Par Pierre-André Taguieff, publié dans le Figarovox le 21 avril 2016, sous le titre "De l'islamisation de la cause palestinienne au complotisme antisioniste"
Pierre-André Taguieff est philosophe, politologue et historien des idées. Il est directeur de recherche au CNRS, rattaché au Centre de recherches politiques de Sciences Po. Dans son dernier livre Du diable en politique. Réflexions sur l'antilepénisme ordinaire (Paris, CNRS Éditions, 2014), il décrypte le processus de diabolisation du Front National et ses revers.
Pour comprendre comment s'est fabriquée, au cours de la période post-nazie, une nouvelle configuration antijuive dans une Europe professant le respect inconditionnel des droits humains, il faut procéder à quelques détours historiques et géographiques, bref sortir à la fois de l'histoire européenne et de l'actualité la plus récente. Dans cette recherche, le fil rouge est constitué par l'islamisation croissante de la judéophobie, à travers la place toujours croissante occupée par la «cause palestinienne» dans le nouvel imaginaire antijuif partagé désormais par les musulmans et les non-musulmans. La «cause palestinienne» s'est ainsi transformée en cause arabo-islamique, comme par un retour à ses origines (les années 1920 et 1930), mais avec un point de fixation construit comme un mythe répulsif: le «sionisme», entité diabolisée érigée en ennemi universel (le «sionisme mondial»), et Israël, l'État jugé absolument illégitime et voué à la destruction. La réislamisation de la «cause palestinienne», dans le contexte d'une montée en puissance de l'islamisme dans le monde depuis les années 1990, a joué un rôle déterminant dans la production de la nouvelle judéophobie globalisée.
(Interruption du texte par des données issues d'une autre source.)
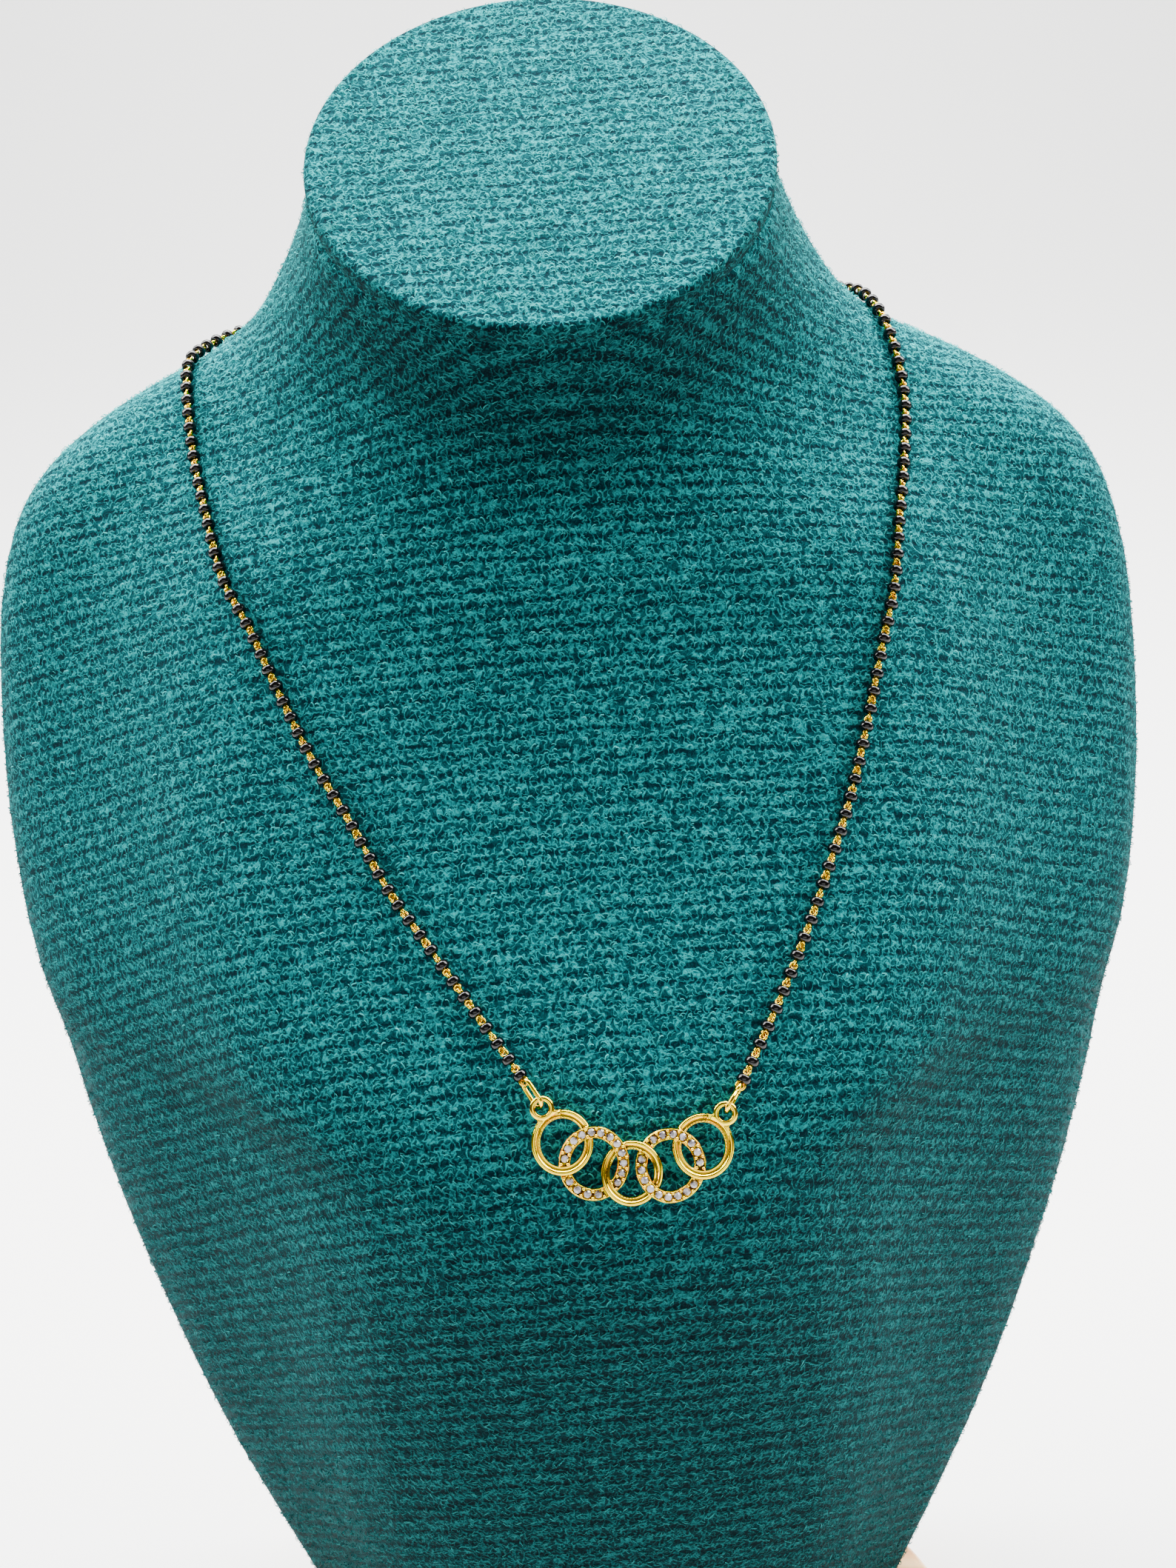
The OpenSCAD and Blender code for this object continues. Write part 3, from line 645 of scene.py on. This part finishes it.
# Geometry Nodes trees
def pile_tree():
    """Loops of yarn scattered on the cloth, lying roughly along its rows."""
    tree, given = new_tree(
        "PileLoops",
        [("Density", "Float"), ("Length", "Float"), ("Width", "Float"), ("Rise", "Float"),
         ("Row Pitch", "Float"), ("Seed", "Int"), ("Yarn", "Material")],
    )
    # No loops on the flat back under the board, nor on the lowest edge by the base
    normal = add(tree, "GeometryNodeInputNormal")
    way = add(tree, "ShaderNodeSeparateXYZ", {0: normal})
    outside = add(
        tree, "FunctionNodeCompare", {"A": way.outputs["Y"], "B": BACK_FACING},
        data_type="FLOAT", operation="LESS_THAN",
    )
    place = add(tree, "GeometryNodeInputPosition")
    high = add(tree, "ShaderNodeSeparateXYZ", {0: place})
    above = add(
        tree, "FunctionNodeCompare", {"A": high.outputs["Z"], "B": PILE_FOOT},
        data_type="FLOAT", operation="GREATER_THAN",
    )
    both = add(tree, "FunctionNodeBooleanMath", {0: outside, 1: above}, operation="AND")
    points = add(
        tree, "GeometryNodeDistributePointsOnFaces",
        {"Mesh": given["Geometry"], "Selection": both, "Density": given["Density"],
         "Seed": given["Seed"]},
    )
    # Few loops stand between two rows, and those are small
    row = knit_rows(tree, place.outputs[0], given["Row Pitch"])
    share = add(
        tree, "ShaderNodeMapRange",
        {"Value": row, "From Min": -0.95, "From Max": 0.1, "To Min": 0.3, "To Max": 1.0},
    )
    chance = add(tree, "FunctionNodeRandomValue", {"Seed": given["Seed"]}, data_type="FLOAT")
    gone = add(
        tree, "FunctionNodeCompare", {"A": chance.outputs[1], "B": share}, data_type="FLOAT",
        operation="GREATER_THAN",
    )
    standing = add(
        tree, "GeometryNodeDeleteGeometry",
        {"Geometry": points.outputs["Points"], "Selection": gone}, domain="POINT",
    )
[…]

Dans ce cadre, de vieilles accusations antijuives transmises par la tradition musulmane ont été réactivées et mises au premier plan. Il en va ainsi du célèbre hadîth du rocher et de l'arbre, qu'on trouve cité dans la Charte du Hamas:
«Ainsi, bien que les épisodes soient séparés les uns des autres, la continuité du jihad se trouvant brisée par les obstacles placés par ceux qui relèvent de la constellation du sionisme, le Mouvement de la Résistance Islamique [Hamas] aspire à l'accomplissement de la promesse de Dieu, quel que soit le temps nécessaire. L'Apôtre de Dieu - que Dieu Lui donne bénédiction et paix - a dit: “L'Heure ne viendra pas avant que les musulmans n'aient combattu les Juifs (c'est-à-dire que les musulmans ne les aient tués), avant que les Juifs ne se fussent cachés derrière les pierres et les arbres et que les pierres et les arbres eussent dit: ‘Musulman, serviteur de Dieu! Un Juif se cache derrière moi, viens et tue-le.' Un seul arbre aura fait exception, le gharqad [sorte d'épineux] qui est un arbre des Juifs” (hadîth rapporté par al-Bukhâri et par Muslim).»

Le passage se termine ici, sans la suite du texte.